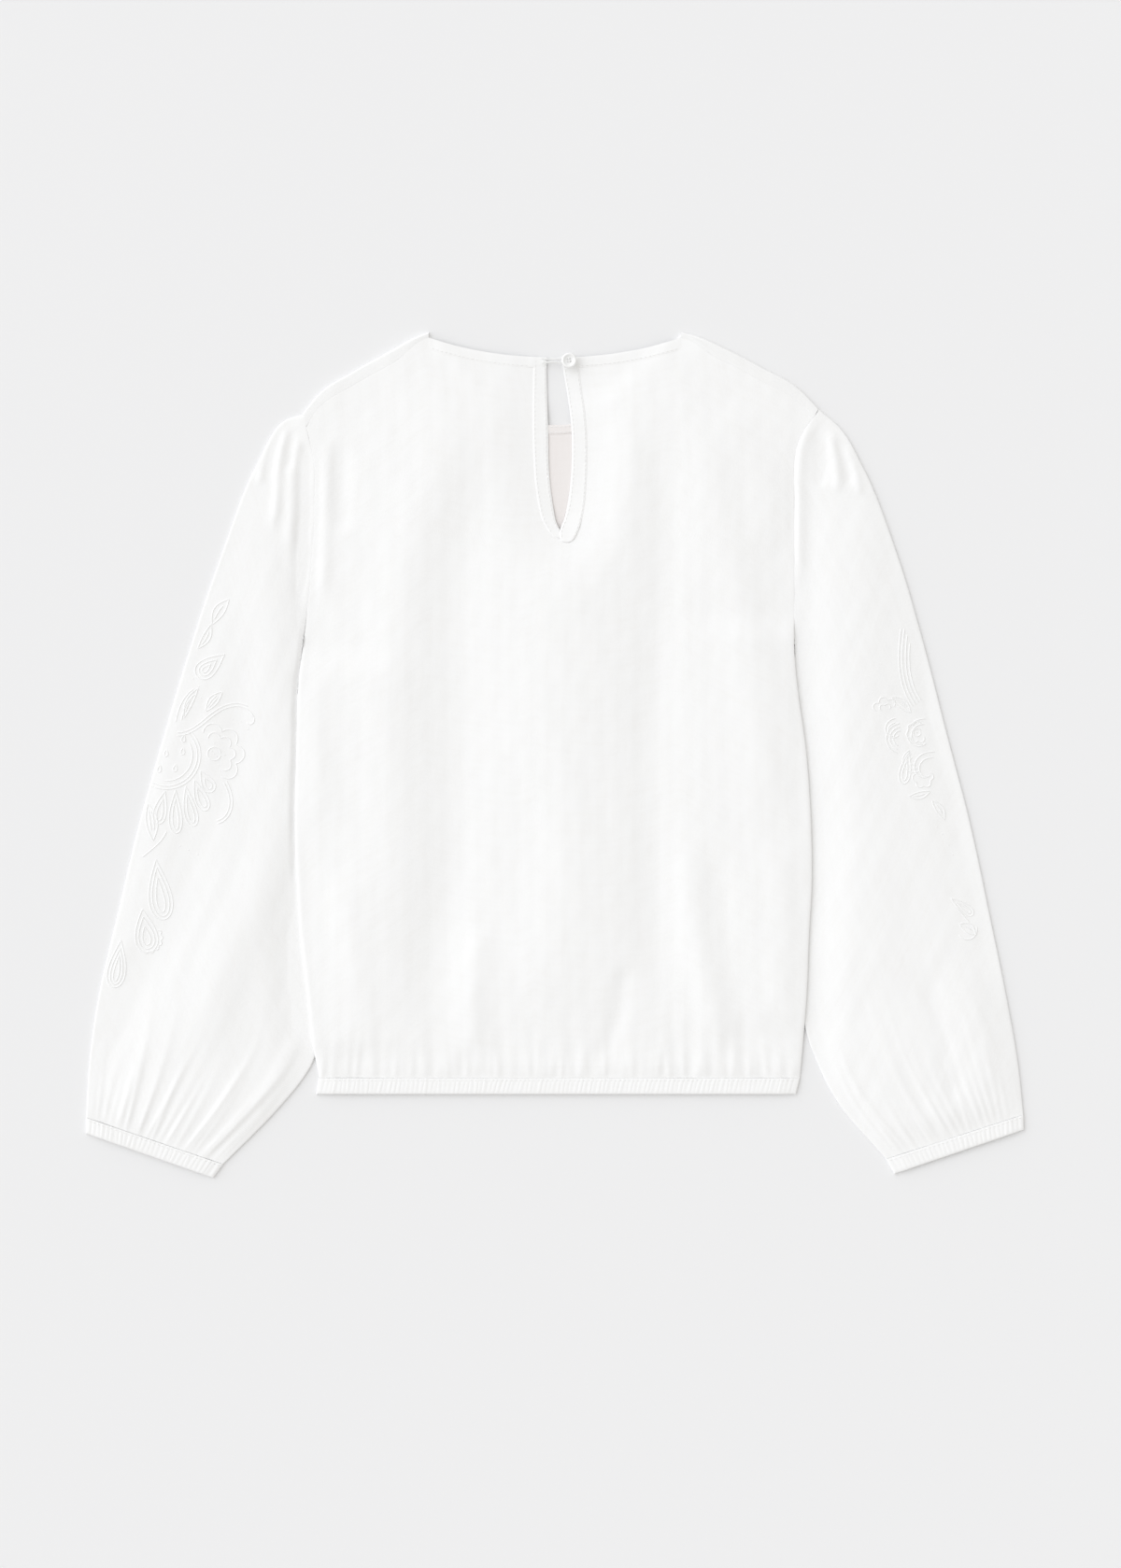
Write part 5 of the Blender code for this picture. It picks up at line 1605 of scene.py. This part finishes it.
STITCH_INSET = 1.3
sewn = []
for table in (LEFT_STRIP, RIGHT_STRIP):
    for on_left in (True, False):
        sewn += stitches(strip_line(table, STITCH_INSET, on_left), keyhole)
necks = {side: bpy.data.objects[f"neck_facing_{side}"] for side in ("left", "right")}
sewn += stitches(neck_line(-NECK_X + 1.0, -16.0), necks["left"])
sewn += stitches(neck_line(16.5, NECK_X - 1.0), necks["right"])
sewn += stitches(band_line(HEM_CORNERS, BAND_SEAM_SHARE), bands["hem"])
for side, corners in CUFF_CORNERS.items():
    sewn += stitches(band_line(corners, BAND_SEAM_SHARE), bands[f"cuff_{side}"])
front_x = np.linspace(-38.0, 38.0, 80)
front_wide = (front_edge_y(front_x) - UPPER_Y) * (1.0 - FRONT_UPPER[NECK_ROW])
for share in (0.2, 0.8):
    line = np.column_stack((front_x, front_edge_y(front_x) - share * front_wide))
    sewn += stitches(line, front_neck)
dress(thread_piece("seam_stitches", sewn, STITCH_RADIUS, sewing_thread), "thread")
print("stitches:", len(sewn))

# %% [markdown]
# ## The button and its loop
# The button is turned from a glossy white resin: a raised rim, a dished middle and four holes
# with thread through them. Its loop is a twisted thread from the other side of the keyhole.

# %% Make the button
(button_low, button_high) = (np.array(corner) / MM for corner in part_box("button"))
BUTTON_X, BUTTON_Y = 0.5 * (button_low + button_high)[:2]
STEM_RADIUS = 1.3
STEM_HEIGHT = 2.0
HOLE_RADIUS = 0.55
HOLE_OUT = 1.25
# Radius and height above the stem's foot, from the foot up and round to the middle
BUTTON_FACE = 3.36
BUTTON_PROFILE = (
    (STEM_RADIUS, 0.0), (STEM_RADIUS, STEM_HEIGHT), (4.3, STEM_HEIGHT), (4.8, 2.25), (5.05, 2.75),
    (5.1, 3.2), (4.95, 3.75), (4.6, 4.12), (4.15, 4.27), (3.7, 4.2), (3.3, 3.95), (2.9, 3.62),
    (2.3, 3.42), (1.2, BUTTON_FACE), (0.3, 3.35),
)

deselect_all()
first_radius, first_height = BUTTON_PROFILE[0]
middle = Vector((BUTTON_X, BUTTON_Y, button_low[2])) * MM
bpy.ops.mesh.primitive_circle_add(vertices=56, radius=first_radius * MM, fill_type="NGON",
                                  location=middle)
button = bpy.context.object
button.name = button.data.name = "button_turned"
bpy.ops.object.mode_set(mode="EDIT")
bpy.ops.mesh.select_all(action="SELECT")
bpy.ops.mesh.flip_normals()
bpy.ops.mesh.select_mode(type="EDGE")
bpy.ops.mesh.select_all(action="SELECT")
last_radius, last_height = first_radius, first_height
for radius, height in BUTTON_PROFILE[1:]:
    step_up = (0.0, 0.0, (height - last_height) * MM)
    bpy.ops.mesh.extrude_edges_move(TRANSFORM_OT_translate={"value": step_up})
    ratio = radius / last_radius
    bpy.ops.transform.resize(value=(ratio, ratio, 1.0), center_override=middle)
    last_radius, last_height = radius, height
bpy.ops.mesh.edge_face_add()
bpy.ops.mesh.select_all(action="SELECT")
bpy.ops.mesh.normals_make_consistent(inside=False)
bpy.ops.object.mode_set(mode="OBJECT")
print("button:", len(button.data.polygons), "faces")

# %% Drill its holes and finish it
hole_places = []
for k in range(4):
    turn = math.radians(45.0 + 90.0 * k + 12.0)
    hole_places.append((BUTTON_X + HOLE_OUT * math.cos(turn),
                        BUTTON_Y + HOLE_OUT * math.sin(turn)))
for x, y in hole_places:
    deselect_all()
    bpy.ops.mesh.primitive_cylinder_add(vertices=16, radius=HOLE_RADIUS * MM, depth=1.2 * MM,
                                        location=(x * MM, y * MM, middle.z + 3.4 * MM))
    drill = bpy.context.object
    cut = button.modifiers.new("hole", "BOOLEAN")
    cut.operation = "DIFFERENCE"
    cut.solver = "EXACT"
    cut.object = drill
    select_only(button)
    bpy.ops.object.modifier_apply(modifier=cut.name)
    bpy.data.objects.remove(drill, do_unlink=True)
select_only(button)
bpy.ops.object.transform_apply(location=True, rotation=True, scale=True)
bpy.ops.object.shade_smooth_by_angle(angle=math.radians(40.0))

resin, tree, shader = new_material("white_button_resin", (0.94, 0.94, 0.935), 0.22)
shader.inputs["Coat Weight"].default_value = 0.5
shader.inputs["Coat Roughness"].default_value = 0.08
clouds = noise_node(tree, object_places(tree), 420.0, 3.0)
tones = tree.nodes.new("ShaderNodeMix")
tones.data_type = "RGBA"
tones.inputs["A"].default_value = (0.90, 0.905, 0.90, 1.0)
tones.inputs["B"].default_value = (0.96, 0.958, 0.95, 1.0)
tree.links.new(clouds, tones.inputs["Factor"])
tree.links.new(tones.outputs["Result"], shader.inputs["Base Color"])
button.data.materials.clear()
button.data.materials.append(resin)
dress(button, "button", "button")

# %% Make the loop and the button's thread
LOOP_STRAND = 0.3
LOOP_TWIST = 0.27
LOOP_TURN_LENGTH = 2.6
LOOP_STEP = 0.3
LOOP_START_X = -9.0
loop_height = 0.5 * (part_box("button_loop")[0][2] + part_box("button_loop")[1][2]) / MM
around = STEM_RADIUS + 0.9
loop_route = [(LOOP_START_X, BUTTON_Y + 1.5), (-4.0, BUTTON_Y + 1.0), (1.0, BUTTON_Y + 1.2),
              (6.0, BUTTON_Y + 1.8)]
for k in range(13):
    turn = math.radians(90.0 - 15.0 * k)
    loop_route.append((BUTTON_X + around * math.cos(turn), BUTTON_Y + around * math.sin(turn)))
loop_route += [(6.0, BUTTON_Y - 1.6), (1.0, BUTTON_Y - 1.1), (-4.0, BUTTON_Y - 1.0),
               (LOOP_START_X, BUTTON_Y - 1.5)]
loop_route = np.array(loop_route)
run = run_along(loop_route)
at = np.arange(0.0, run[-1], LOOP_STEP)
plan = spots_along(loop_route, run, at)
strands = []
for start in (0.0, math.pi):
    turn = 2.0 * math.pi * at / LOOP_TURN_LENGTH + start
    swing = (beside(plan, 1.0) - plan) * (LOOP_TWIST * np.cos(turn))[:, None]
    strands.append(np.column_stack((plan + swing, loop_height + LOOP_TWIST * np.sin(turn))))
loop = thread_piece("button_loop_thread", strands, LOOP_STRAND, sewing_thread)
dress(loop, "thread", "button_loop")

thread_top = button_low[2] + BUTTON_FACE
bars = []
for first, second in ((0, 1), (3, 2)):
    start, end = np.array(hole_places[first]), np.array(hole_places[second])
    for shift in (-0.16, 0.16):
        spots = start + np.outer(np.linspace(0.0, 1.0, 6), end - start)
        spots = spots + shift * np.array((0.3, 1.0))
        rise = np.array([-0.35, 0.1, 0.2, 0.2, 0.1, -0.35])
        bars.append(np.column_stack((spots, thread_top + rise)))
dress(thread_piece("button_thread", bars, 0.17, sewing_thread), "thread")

================================

Exercise description
Copy out the listing above, line by line and exactly, from its first line to the line holding "# with thread", inclusive.

Output for this exercise
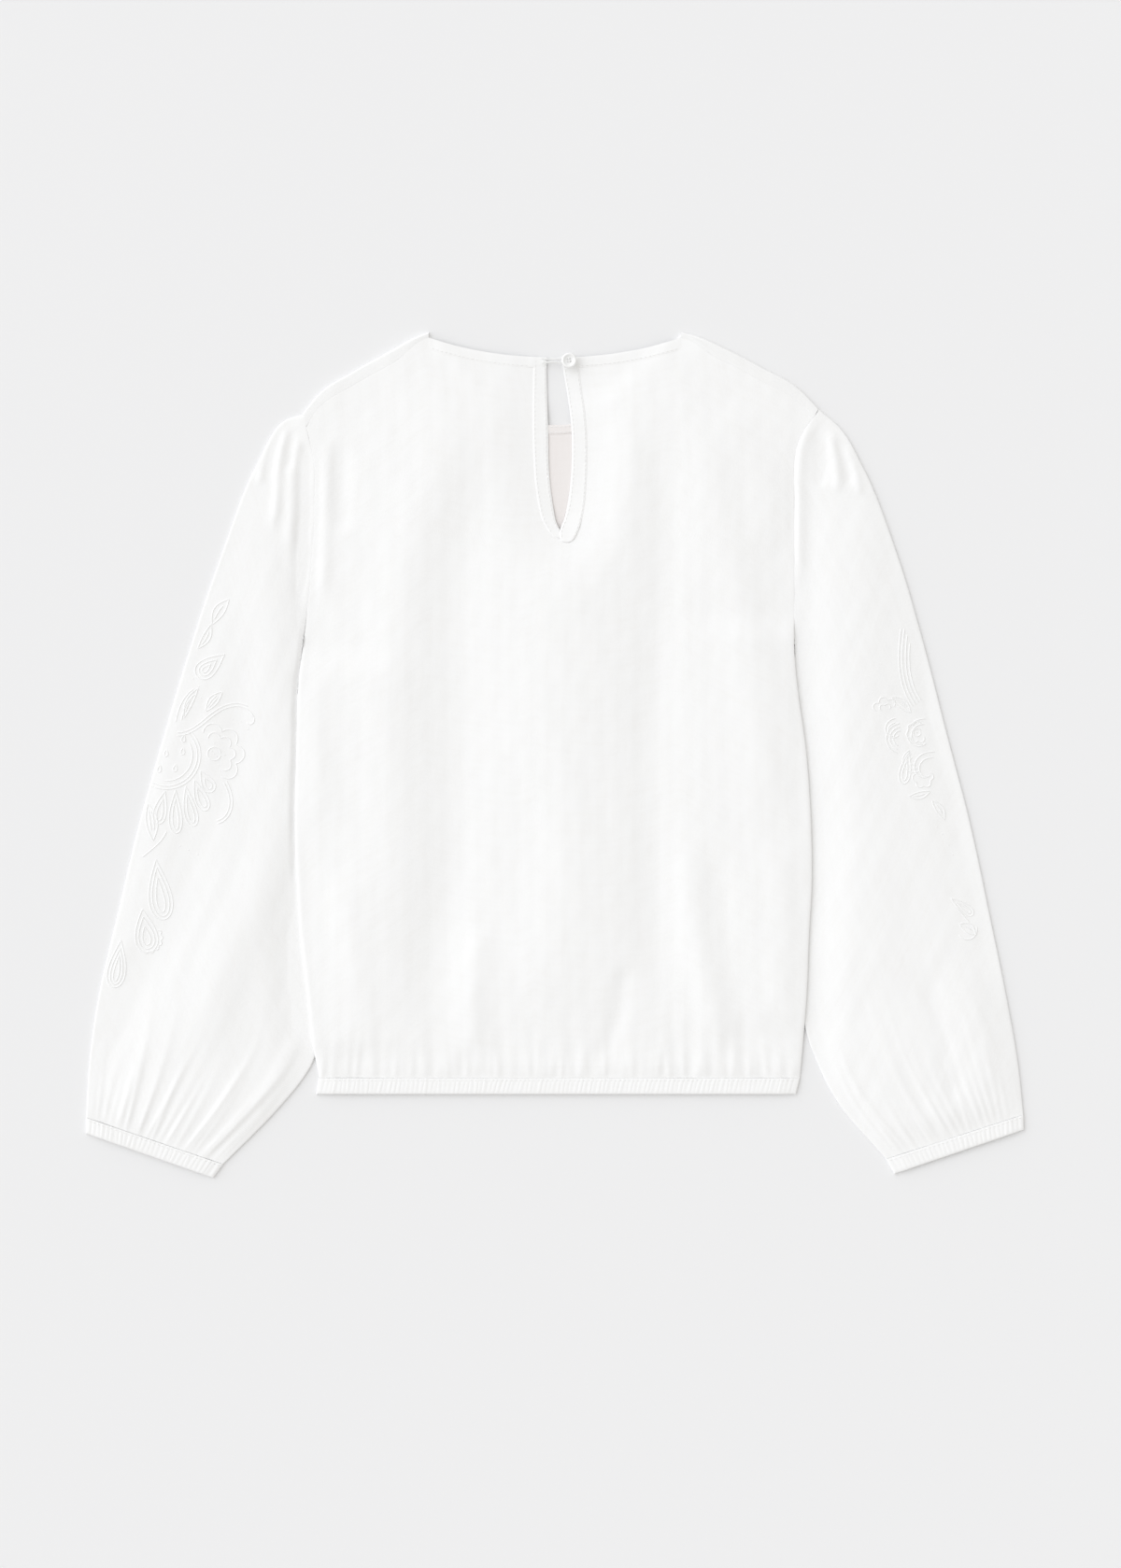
Write part 5 of the Blender code for this picture. It picks up at line 1605 of scene.py. This part finishes it.
STITCH_INSET = 1.3
sewn = []
for table in (LEFT_STRIP, RIGHT_STRIP):
    for on_left in (True, False):
        sewn += stitches(strip_line(table, STITCH_INSET, on_left), keyhole)
necks = {side: bpy.data.objects[f"neck_facing_{side}"] for side in ("left", "right")}
sewn += stitches(neck_line(-NECK_X + 1.0, -16.0), necks["left"])
sewn += stitches(neck_line(16.5, NECK_X - 1.0), necks["right"])
sewn += stitches(band_line(HEM_CORNERS, BAND_SEAM_SHARE), bands["hem"])
for side, corners in CUFF_CORNERS.items():
    sewn += stitches(band_line(corners, BAND_SEAM_SHARE), bands[f"cuff_{side}"])
front_x = np.linspace(-38.0, 38.0, 80)
front_wide = (front_edge_y(front_x) - UPPER_Y) * (1.0 - FRONT_UPPER[NECK_ROW])
for share in (0.2, 0.8):
    line = np.column_stack((front_x, front_edge_y(front_x) - share * front_wide))
    sewn += stitches(line, front_neck)
dress(thread_piece("seam_stitches", sewn, STITCH_RADIUS, sewing_thread), "thread")
print("stitches:", len(sewn))

# %% [markdown]
# ## The button and its loop
# The button is turned from a glossy white resin: a raised rim, a dished middle and four holes
# with thread through them. Its loop is a twisted thread from the other side of the keyhole.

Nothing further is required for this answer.